Problem statement: What number of lines in the material contain the word "this"? Give that number alone.

Provided information:
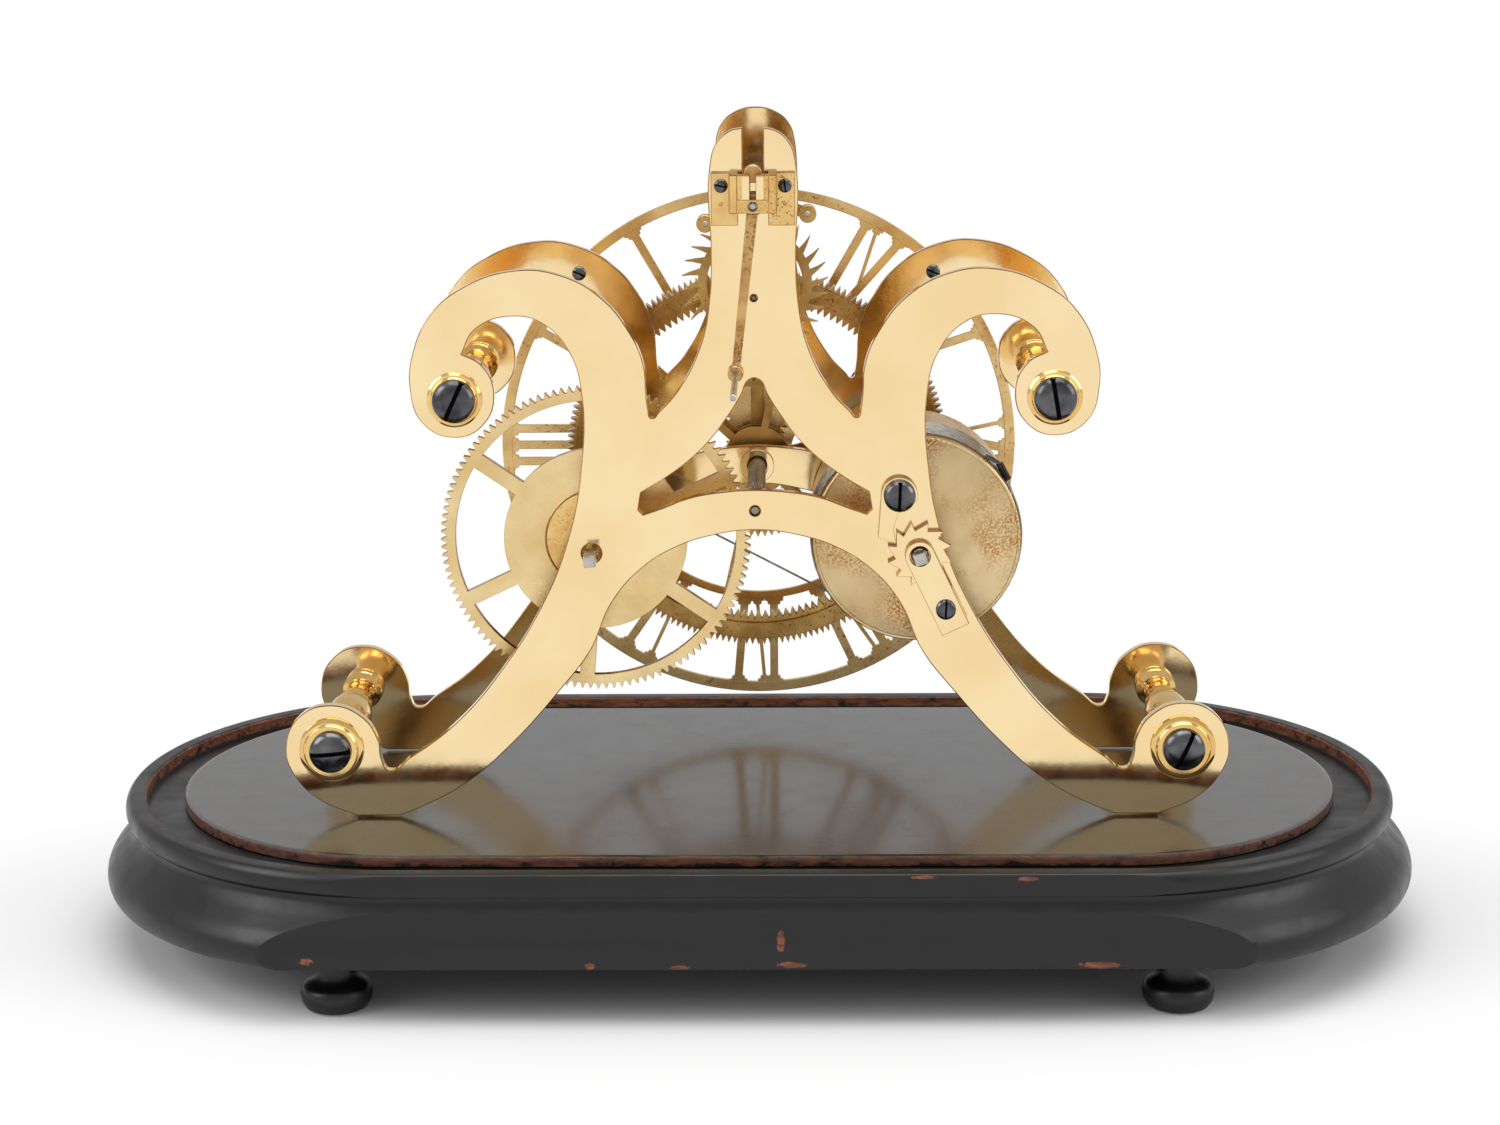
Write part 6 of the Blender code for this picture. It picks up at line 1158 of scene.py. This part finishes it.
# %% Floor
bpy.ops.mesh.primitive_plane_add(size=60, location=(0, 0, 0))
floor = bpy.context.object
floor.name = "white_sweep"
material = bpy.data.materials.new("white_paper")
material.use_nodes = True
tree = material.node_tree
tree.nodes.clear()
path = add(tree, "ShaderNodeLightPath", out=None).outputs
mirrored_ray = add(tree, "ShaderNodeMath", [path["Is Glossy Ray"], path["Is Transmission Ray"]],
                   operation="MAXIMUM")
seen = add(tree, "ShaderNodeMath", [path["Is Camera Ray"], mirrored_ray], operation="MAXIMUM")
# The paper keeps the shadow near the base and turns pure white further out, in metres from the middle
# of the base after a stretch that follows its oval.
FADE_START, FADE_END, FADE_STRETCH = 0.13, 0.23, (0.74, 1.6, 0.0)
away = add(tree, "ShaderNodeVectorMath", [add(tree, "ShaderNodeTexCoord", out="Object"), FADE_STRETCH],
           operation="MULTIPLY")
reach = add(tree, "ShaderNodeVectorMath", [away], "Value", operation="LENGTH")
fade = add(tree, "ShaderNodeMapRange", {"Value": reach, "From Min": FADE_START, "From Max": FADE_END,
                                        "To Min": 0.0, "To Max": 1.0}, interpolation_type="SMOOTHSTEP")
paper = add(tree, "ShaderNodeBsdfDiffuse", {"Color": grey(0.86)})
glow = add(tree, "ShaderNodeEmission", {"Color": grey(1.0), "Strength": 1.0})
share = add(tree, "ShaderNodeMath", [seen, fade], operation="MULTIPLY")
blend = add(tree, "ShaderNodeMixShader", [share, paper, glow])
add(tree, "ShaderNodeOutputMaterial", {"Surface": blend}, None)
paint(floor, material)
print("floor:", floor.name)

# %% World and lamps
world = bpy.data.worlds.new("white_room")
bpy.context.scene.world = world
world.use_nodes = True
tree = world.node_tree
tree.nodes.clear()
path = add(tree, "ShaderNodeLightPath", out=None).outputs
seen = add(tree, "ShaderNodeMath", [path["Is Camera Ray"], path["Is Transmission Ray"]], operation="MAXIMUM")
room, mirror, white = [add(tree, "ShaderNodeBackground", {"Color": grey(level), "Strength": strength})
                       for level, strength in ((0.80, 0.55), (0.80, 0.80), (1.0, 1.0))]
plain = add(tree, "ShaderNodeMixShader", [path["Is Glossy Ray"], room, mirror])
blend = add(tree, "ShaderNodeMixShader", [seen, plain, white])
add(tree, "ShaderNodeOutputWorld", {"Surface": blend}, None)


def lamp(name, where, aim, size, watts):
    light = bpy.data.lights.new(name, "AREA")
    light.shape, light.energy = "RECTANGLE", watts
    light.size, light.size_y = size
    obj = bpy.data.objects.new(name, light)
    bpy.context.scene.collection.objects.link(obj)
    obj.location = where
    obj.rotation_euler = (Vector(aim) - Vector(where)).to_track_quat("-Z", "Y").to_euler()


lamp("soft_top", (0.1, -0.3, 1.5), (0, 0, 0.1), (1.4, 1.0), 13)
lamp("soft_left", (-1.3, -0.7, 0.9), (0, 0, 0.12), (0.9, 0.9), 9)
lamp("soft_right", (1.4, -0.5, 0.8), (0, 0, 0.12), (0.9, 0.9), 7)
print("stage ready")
---
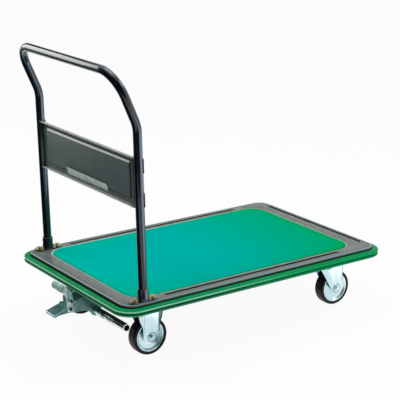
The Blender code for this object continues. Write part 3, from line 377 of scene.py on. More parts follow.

Completed task: 2